Note: This list will be updated periodically as new tokens are brought to our attention. If you would like to see your token mentioned on this list, please contact us with a breakdown on what your token is used for and why it should be listed.
Mainframe – MFT
Total Supply: 17,000,000
Mainframe recently pivoted to a fixed lending tokenized debt market with their recent acquisition of Sablier. Now, the protocol will look to incentivize usage through the MFT token in tandem with its ongoing liquidity mining program.
Akropolis – ADEL
Total Supply: 60,000,000
Akropolis laid a blueprint for the rollout of a governance token specifically for its yield farming product – Delphi. The token can only be earned through liquidity mining using the protocol token – AKRO – or stablecoins and supported collateral.

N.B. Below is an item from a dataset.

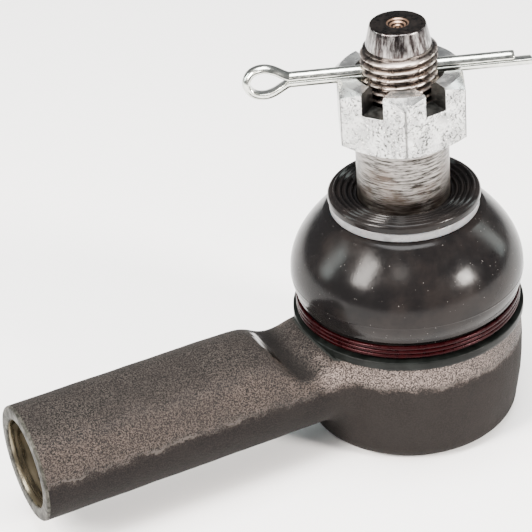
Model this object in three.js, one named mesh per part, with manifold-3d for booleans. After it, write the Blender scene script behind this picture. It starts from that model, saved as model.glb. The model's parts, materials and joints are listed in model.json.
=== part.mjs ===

Outside of protocol-specific tokens, we’ve seen the rise of various flavors that are given to a depositor for supplying assets to a DeFi protocol. Examples of these token flavors include:
- cTokens – ERC-20 tokens which represents an underlying loan being supplied out on Compound Finance. cTokens accrue interest over time based on the supply interest rate and therefore, each token becomes redeemable into an increasing amount of the underlying asset.
- dTokens – Dharma‘s token flavor which offers the same benefits as cTokens with 10% of collected interest being siphoned back to Dharma as a revenue stream.

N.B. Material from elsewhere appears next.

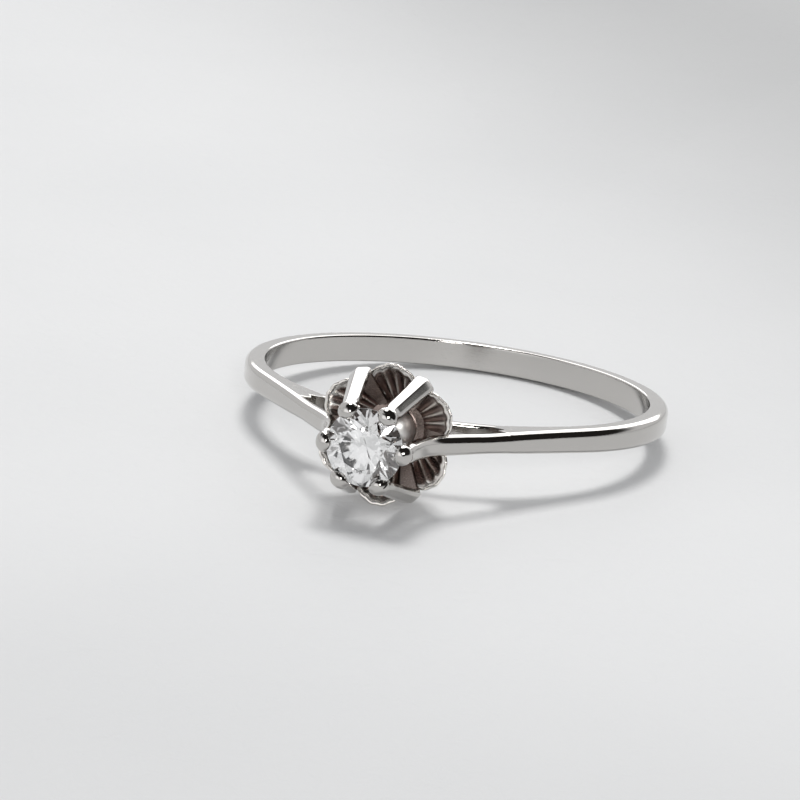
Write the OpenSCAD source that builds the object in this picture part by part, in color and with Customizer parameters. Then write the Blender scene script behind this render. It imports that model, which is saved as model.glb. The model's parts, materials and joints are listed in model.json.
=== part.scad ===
// Engagement ring: a slim split-shoulder shank, a fluted cup on a bridge, six claws and one
// round brilliant stone. The finger hole runs along Z and the head points along -Y.

/* [Shank] */
// Inside radius of the finger hole
finger_r = 8.5; // [8:0.25:9.5]
// Radial thickness of the shank
shank_t = 0.86; // [0.8:0.02:1]
// Width of the shank at the back of the finger
back_w = 1.25; // [1.1:0.05:2]
// Width of the shoulders and of the bridge
front_w = 0.86; // [0.76:0.02:0.88]

/* [Shoulders] */
// Angle from the head at which each shoulder splits into a strip and the bridge
split_a = 28; // [26:1:30]
// Thickness of the strips that rise to the head
strip_t = 0.46; // [0.4:0.02:0.5]
// Thickness of the bridge that passes under the head
bridge_t = 0.42; // [0.36:0.02:0.46]
// Distance of a strip's outer face from the head's axis, level with the cup's rim
strip_reach = 2.97; // [2.9:0.01:3]

/* [Cup] */
// Height of the cup's floor above the finger
floor_rise = 1.2; // [1.1:0.05:1.4]
// Height of the cup's rim above the finger
rim_rise = 2.7; // [2.6:0.05:2.8]
// Inside radius of the cup at its floor
floor_r = 1.2; // [1.1:0.05:1.3]
// Inside radius of the cup at its rim, beside a claw
rim_r = 2.48; // [2.4:0.02:2.5]
// Thickness of the cup's wall
wall_t = 0.25; // [0.2:0.01:0.3]
// How far the middle of each petal swells outwards at the rim
arch_d = 0.3; // [0.2:0.01:0.34]
// How strongly the petals are fluted; the flutes fade towards the rim
flute_d = 0.13; // [0.08:0.01:0.16]
// How much higher the middle of each petal stands at the rim
scallop_h = 0.16; // [0.05:0.01:0.2]
// Number of flutes on each petal
flutes = 4; // [2:1:5]
// Half the angle that a claw takes out of the cup's wall
claw_a = 10; // [10:0.25:11]

/* [Claws] */
// Width of a claw beside its bead
claw_w = 0.72; // [0.6:0.02:0.76]
// Width of a claw at its knee, level with the cup's rim
knee_w = 0.94; // [0.8:0.02:1]
// Thickness of a claw
claw_t = 0.45; // [0.4:0.01:0.5]
// Radius of the bead at a claw's tip
bead_r = 0.36; // [0.32:0.01:0.4]
// Height of the beads above the finger
bead_rise = 5.95; // [5.9:0.01:6]

/* [Stone] */
// Radius of the stone at its girdle
stone_r = 1.6; // [1.5:0.02:1.64]
// Height of the girdle above the finger
girdle_rise = 5.8; // [5.75:0.01:5.85]
// Width of the table as a part of the stone's width
table_part = 0.57; // [0.53:0.01:0.6]
// Slope of the bezel facets
crown_a = 34; // [32:0.5:36]
// Slope of the pavilion facets
pavilion_a = 40.8; // [40:0.1:42]

/* [Hidden] */

outer_r = finger_r + shank_t;
bridge_r = finger_r + bridge_t;
floor_h = finger_r + floor_rise;
rim_h = finger_r + rim_rise;
bead_h = finger_r + bead_rise;
girdle_h = finger_r + girdle_rise;

// The strip's outer face is a straight line from the shank's round to the cup's rim.
reach_r = norm([strip_reach, rim_h]);
leave_a = atan2(strip_reach, rim_h) + acos(outer_r / reach_r);
split_r = outer_r / cos(leave_a - split_a);
split_h = split_r * cos(split_a);

// Centre line of a claw: up the cup's wall, over a soft corner at the rim, in to the bead.
bead_axis_r = stone_r + 0.04;
foot = [floor_r + wall_t / 2, floor_h];
knee = [rim_r + claw_t / 2 + 0.15, rim_h + 0.05];
tip = [bead_axis_r + 0.1, bead_h - bead_r / 2];

// Centre line of a strip from well inside the shank to its bend beside the cup's rim.
mid_r = outer_r - strip_t / 2;
strip_dir = [-cos(leave_a), sin(leave_a)];
strip_from = mid_r * [sin(leave_a), cos(leave_a)];
bend_run = (rim_h + 0.75 - strip_from[1]) / strip_dir[1];
bend = strip_from + bend_run * strip_dir;
strip_tip = [bead_axis_r + 0.08, bead_h - bead_r / 2];

girdle_t = 0.06;
seat_gap = 0.01;
round_fn = 180;
bead_fn = 32;
metal = [0.80, 0.79, 0.77];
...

- oTokens – oTokens are options offered on the Convexity Protocol used in products like Opyn. When purchasing a put users receive oTokens in return.
- TokenSets – Set Protocol-based asset management tokens. Investors buy into a single ERC-20 token with a programmable trading strategy and underlying components like ETH and cUSDC.

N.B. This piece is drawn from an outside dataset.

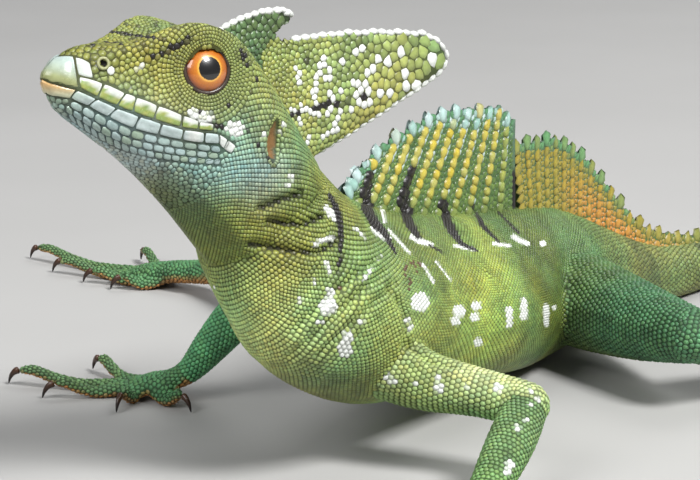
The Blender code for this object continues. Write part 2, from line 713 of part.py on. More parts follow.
# Each toe: its length, its way out from the foot's own line in degrees, and its root's place from
# the ankle (0) to the front of the sole (1).
TOES = {
    "hand_left": [(13, 52, 0.0), (19, 24, 0.1), (26, 4, 0.2), (27, -18, 0.3), (19, -50, 0.4)],
    "hand_right": [(9.5, 156, -0.2), (9, 87, 0.7), (19, 24, 1.0), (30, 4, 1.0), (21, -33, 0.7)],
    "foot_left": [(11, 42, 0.3), (19, 25, 0.5), (30, 11, 0.75), (43, -3, 1.0), (27, -34, 0.3)],
    "foot_right": [(11, 36, 0.3), (19, 22, 0.5), (30, 10, 0.75), (43, -2, 1.0), (27, -32, 0.3)],
}
SOLES = {
    "hand_left": {"limb": "arm_left", "length": 10, "width": 10.5, "thick": 5.0, "heading": (0.12, -1),
                  "first_toe_side": -1},
    "hand_right": {"limb": "arm_right", "length": 9, "width": 10, "thick": 5.0, "heading": (-1, -0.2),
                   "first_toe_side": 1},
    "foot_left": {"limb": "leg_left", "length": 22, "width": 10.5, "thick": 6.4, "heading": (0.93, -0.38),
                  "first_toe_side": -1},
    "foot_right": {"limb": "leg_right", "length": 21, "width": 10.5, "thick": 6.4, "heading": (-1, 0.07),
                   "first_toe_side": 1},
}
CLAW_LENGTH = 5.0
TOE_THICK = 3.3
TOE_SIDES = 6


def toe_line(start, direction, length):
    """The middle line of a toe that lies on the floor and arches up at its last knuckle."""
    ahead = unit(np.array([*direction, 0.0])) * length
    heights = [(0, 3.0), (0.3, 1.8), (0.6, 1.45), (0.85, 4.0), (1, 3.9)]
    return [start * (1, 1, 0) + ahead * share + (0, 0, height) for share, height in heights]


def sole(name, finish):
    """A hand or foot with its five toes in one solid, and where the claws in front of them go."""
    spec = SOLES[name]
    limb = LIMBS[spec["limb"]]
    heading = unit(np.array([*spec["heading"], 0.0]))
    joint = np.array(limb["lower"][4], float)
    pace = np.linalg.norm(joint - np.array(limb["lower"][3], float))
    far = joint + heading * spec["length"]
    far[2] = spec["thick"] * 0.5 - 0.2
    middle = joint + heading * spec["length"] * 0.45
    middle[2] = max(spec["thick"] * 0.55, joint[2] * 0.8)
    line = limb["lower"] + [tuple(middle), tuple(far), tuple(far + heading * 3.0)]
    widths = limb["lower_width"] + [spec["width"] * share for share in (0.95, 1, 0.6)]
    heights = limb["lower_height"] + [spec["thick"] * share for share in (1, 0.85, 0.5)]
    palm = limb_rings(line, widths, heights, 3 + 1.3 * GAP / pace, 7, 0.5, LIMB_SIDES)
    made = mesh_object(name, *tube_of(palm), finish)
    side = spec["first_toe_side"]
    across = np.cross(np.array([0, 0, 1.0]), heading) * side
    toes, claws = [], []
    for number, (length, spread, place) in enumerate(TOES[name]):
        turn = math.radians(spread) * side
        way = np.array([heading[0] * math.cos(turn) - heading[1] * math.sin(turn),
                        heading[0] * math.sin(turn) + heading[1] * math.cos(turn)])
        offset = (2 - number) / 4 * spec["width"] * 0.62
        start = joint + heading * spec["length"] * (0.45 + 0.5 * place) + across * offset
        line = toe_line(start, way, length)
        tube = tube_of(limb_rings(line, [TOE_THICK * share for share in (1.15, 1.1, 1, 0.95, 0.7)],
                                  [TOE_THICK * share for share in (1.1, 1.05, 1, 1, 0.75)], 0, 4, 0.8,
                                  TOE_SIDES))
        toes.append(mesh_object("toe", *tube))
        claws.append((line[-1], unit(line[-1] - line[-2]), way))
    boolean(made, toes, "UNION")
    stand_on_floor(made)
    return claws


def claw(name, base, ahead, way, finish):
    """A hooked claw whose root faces its toe and whose tip comes down to the floor."""
    start = base + ahead * 1.2 * GAP
    forward = unit(np.array([*way, 0.0])) * CLAW_LENGTH
    drop = start[2] - 0.15
    shape = [(0, 0), (0.26, 0.16), (0.46, 0.52), (0.56, 0.95)]
    line = [start + forward * reach - (0, 0, drop * fall) for reach, fall in shape]
    rings = limb_rings(line, [1.9, 1.6, 1.0, 0.35], [2.3, 1.9, 1.1, 0.35], 0, 3, 0.75, 5)
    made = mesh_object(name, *tube_of(rings), finish)
    stand_on_floor(made)


def place_on_origin():
    made = list(bpy.context.scene.objects)
    corners = np.array([v.co for one in made for v in one.data.vertices])
    low, high = corners.min(axis=0), corners.max(axis=0)
    shift = -np.array([(low[0] + high[0]) / 2, (low[1] + high[1]) / 2, low[2]])
    for one in made:
        for vertex in one.data.vertices:
            vertex.co = np.array(vertex.co) + shift


def build():
    for old in list(bpy.data.objects):
        bpy.data.objects.remove(old)
    skin = material("body_green", GREEN, 0.55)
    limb_skin = material("limb_green", LIMB_GREEN, 0.55)
    tail_skin = material("tail_green", TAIL_GREEN, 0.55)
    crest_skin = material("crest_yellow", CREST_YELLOW, 0.5)
    casque_skin = material("casque_green", CASQUE_GREEN, 0.5)
    horn = material("claw_brown", CLAW_BROWN, 0.3)
    glass = material("eye_orange", EYE_ORANGE, 0.08)
    head(skin)
    eye("eye_left", 1, glass)
    eye("eye_right", -1, glass)
    head_fin("head_crest_front", FRONT_FIN_ROOT, FRONT_FIN_EDGE, FRONT_FIN_THICK, FRONT_TEETH, casque_skin)
    head_fin("head_crest_rear", CASQUE_ROOT, CASQUE_EDGE, CASQUE_THICK, CASQUE_TEETH, casque_skin)
    trunk_part("neck", 0, NECK_END, 0.25, TRUNK_SIDES, skin)
    trunk_part("torso", NECK_END, TORSO_END, TRUNK_STEP, TRUNK_SIDES, skin)
    for name, start, end in TAIL_CUTS:
        trunk_part(name, start, end, TAIL_STEP, TAIL_SIDES if start < 15 else THIN_TAIL_SIDES, tail_skin)
    dorsal_crest(crest_skin)
    tail_crest(crest_skin)
    for side in ("left", "right"):
        limb_parts("arm_" + side, "upper_arm_" + side, "forearm_" + side, limb_skin)
        limb_parts("leg_" + side, "thigh_" + side, "shin_" + side, limb_skin)
        for kind in ("hand", "foot"):
            claws = sole(kind + "_" + side, limb_skin)
            for number, (base, ahead, way) in enumerate(claws):
                claw(kind + "_claw_" + side + "_" + str(number + 1), base, ahead, way, horn)
    place_on_origin()


build()
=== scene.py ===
# %% [markdown]
# This lesson dresses the plain solids of a green basilisk as a life-size museum model. The solids
# already have the size, the pose and the outline. Here they get one skin without seams, more than
# forty thousand scales of solid mesh, rayed crests, wet eyes and horn claws.
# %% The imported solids
import math

import bmesh
import bpy
import numpy as np
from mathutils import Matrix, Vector, noise
from mathutils.bvhtree import BVHTree
from mathutils.kdtree import KDTree


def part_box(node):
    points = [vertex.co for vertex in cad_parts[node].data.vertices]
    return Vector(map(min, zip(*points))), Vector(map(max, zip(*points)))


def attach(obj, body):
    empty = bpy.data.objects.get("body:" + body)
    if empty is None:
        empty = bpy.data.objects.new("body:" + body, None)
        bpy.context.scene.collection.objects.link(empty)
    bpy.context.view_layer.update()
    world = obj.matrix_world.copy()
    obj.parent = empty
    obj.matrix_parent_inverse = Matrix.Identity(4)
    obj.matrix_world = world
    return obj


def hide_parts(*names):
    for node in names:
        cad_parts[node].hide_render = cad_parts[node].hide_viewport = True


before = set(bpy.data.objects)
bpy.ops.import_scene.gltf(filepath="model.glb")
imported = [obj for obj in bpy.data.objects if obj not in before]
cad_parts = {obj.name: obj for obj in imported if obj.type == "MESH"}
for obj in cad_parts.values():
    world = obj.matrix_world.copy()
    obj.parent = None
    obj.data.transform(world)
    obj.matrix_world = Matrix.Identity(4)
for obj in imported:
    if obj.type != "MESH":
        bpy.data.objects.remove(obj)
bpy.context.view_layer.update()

# %% [markdown]
# Everything below is measured in millimetres in the animal's own working frame: it faces -Y, its
# left is +X, the floor is z = 0, and x = y = 0 lies under the shoulders. The head has axes of its
# own, from the tip of the snout: backward, to its left, and up. One known point, the middle of the
# left eye, tells how far that frame lies from the model's.
# %% The working frame
MM = 0.001
SNOUT_TIP = np.array([-20.6, -78.2, 92.3])
HEAD_TURN, HEAD_RAISE, HEAD_ROLL = 15.3, 19.9, 1.0
EYE_PLACE = (32.3, 5.9, 9.9)


def unit(vectors):
    return vectors / np.linalg.norm(vectors, axis=-1, keepdims=True)


def length(vectors):
    return np.linalg.norm(vectors, axis=-1)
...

- tBTC – a decentralized and trustless system for wrapping Bitcoin proposed by Keep Project and the Cross-Chain Working Group. Bitcoin is deposited into a multi-sig wallet where the key holders are incentives to act accordingly by locking up other crypto assets as collateral (in this case ETH). Once this is confirmed on-chain, the TBTC smart contract mints the user with a 1:1 equivalent of the token on Ethereum.
- wBTC – wBTC is a multi-institutional framework for wrapping Bitcoin on Ethereum through the use of Merchants and Custodians to issue, burn, and custody of the underlying assets.
DeFi tokens create new and unique ways to gain access to promising opportunities in a permissionless fashion.
As we continue to watch new protocols explore different forms of tokenization, it’s likely that the opportunities for end-users to capture in the upside of the most popular DeFi products will only become more and more accessible.